Availability and discovery get treated as one thing, and that is the root mistake. Availability means your track exists on the platform and can, in theory, be played by anyone on earth. Discovery means those people actually find it, press play, and stick around. The first is a technical state that a distributor hands you automatically. The second has to be earned, listener by listener, and nothing about the upload earns it for you.

Think about what an upload really does. It places your song into a shared library that everyone can reach, but it points no one toward it. Nobody wakes up and searches for an artist they have never heard of. Spotify\'s recommendation systems will not surface a brand-new track that has no early engagement to learn from, because there is nothing yet to signal it is worth surfacing. So the song sits there, technically available to hundreds of millions of people, and functionally invisible to all of them. That is the availability illusion, and it traps a huge number of independent artists who did everything the upload guide told them to and then waited for streams that never came.

The scale of the platform makes this worse, not better. It is genuinely remarkable that nearly all of the world\'s recorded music now lives in one place you can search from your phone. Glenn McDonald, who spent years as a data expert inside Spotify, describes this in his book on how streaming reshaped music: the platform has gathered an astonishing share of everything ever recorded, yet the attention that flows through it stays deeply uneven, pooling around a small fraction of what is available while the rest goes largely unheard. Total availability and even discovery are not the same phenomenon. The library got infinite. The listening did not spread out to match.

The availability illusion

Everything is there. That is the seductive part. Your track sits alongside the biggest records in history, in the same app, one search away in principle. It is easy to feel that being in that company means something on its own. It does not, because presence and attention are decoupled. The catalog is complete, but the attention flowing through it is concentrated in a tiny slice of it.
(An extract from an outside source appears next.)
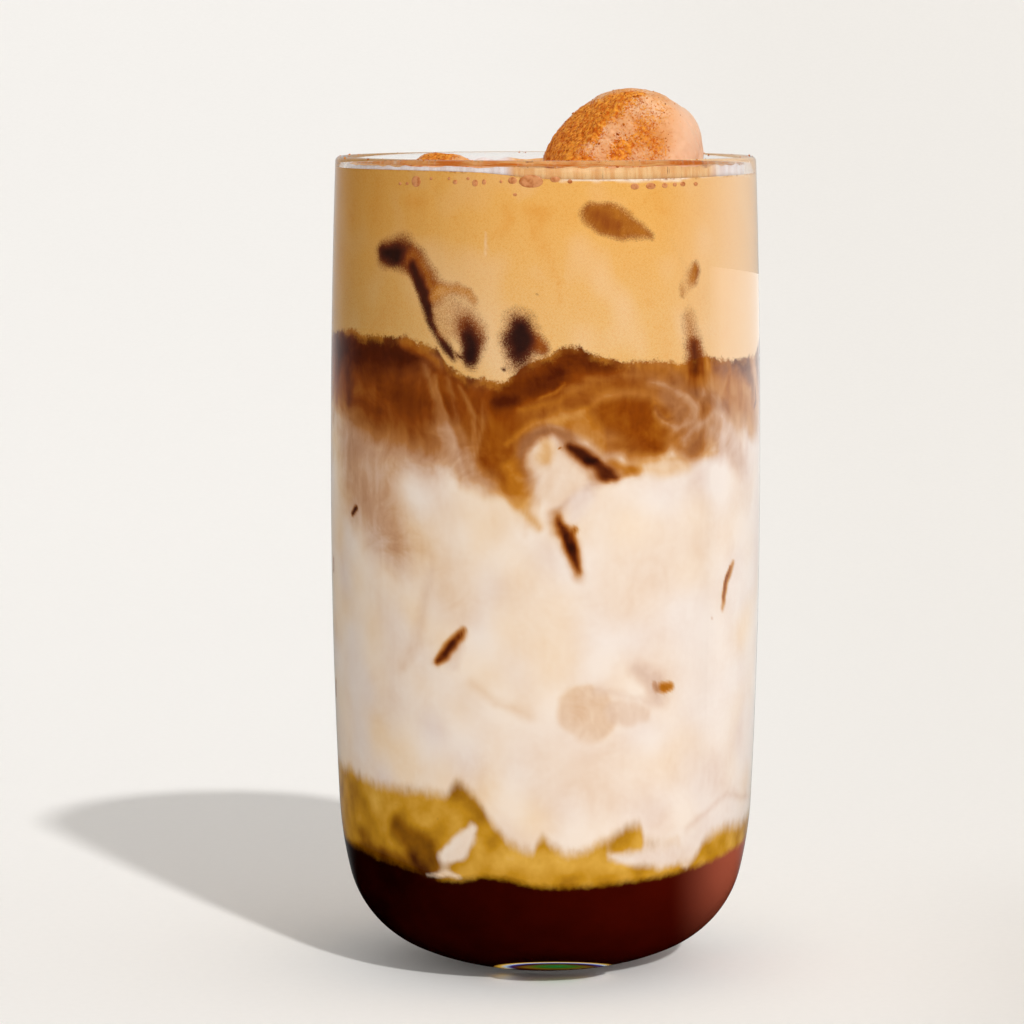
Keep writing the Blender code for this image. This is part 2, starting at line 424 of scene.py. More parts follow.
def lineHeight(name, azimuth):
    # the photo's line over the front, easing into the fixed part's ring at the sides and back
    spots = [wallSpot(px, py) for px, py in linesCard[name]]
    turns, heights = zip(*spots)
    front = np.interp(azimuth, turns, heights)
    node = {"foam": "coffee"}.get(name, name)
    share = smooth(74, 94, np.abs(azimuth))
    return front * (1 - share) + ringHeight(node, azimuth) * share


# What a stroke sets. coffee: 0 milk to 1 black coffee; warm: 0 mauve to 1 amber;
# spot: 1 where the drink shows through the foam; tone: -1 cream and painted highlight to 1 orange foam; murk:
# how dark the haze is;
# gold: millimetres inside the haze; strength: how much the stroke covers what is there

def coffeeMix(coffee, warm, strength):
    return {"coffee": coffee, "warm": warm, "strength": strength}


def foamSpot(spot, coffee, warm):
    return {"spot": spot, "coffee": coffee, "warm": warm}


def foamToneAndHighlight(tone):
    return {"tone": tone}


def hazeMurk(murk, strength):
    return {"murk": murk, "strength": strength}


def hazeWindow(gold, coffee, warm):
    return {"gold": gold, "coffee": coffee, "warm": warm}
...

The daily upload figure is what makes this concrete. More than 100,000 new tracks join Spotify every day. That is tens of millions of new songs a year, every year, piling onto a catalog already in the hundreds of millions. Your release does not stand out in a quiet room, it joins a stampede. Even if your song is excellent, excellence is not a discovery mechanism. There is no queue where good tracks automatically rise and bad ones sink. There is only a vast library and a set of narrow paths by which listeners actually reach anything inside it, and by default your upload is on none of those paths.

This is why availability feels like progress but produces silence. You have cleared a bar that has almost no gatekeeping left, and the absence of a gate is precisely the problem. When anyone can be on the platform in minutes, being on the platform stops being a signal. The work simply moves downstream, from getting in to getting found, and that second stretch is where nearly all the difficulty now lives.

The streaming long tail

The clearest way to see the problem is the shape of the popularity curve. Streaming, like almost every catalog-scale market, follows a steep long tail. A small head of tracks commands the overwhelming majority of plays, and then a colossal tail stretches out behind it, made of tracks with very few streams each, tapering down to a huge number that get essentially none. The tail is not a fringe. In raw count it is almost the entire catalog.

When you upload without a plan for discovery, you land in that tail automatically. Not because your music is weak, but because the tail is the default location for anything with no early listening and no path pointing to it. A large share of tracks on the platform draw only a trickle of plays across their whole lifetime, and many never get meaningfully heard at all. This is the mathematical reality behind the frustrated question so many artists ask, which we address head-on in our piece on how niche genres get discovered on Spotify: the tail is where you start, and climbing out of it is the whole game.

What gets a track out of the tail is early, genuine engagement from listeners who actually match the music. A cluster of real people who play it past the opening, save it, and return gives Spotify a reason to test it with more listeners like them. That is the mechanism that moves a song up the curve. It cannot start on its own, though. Something has to deliver that first real audience, and an upload by itself never does.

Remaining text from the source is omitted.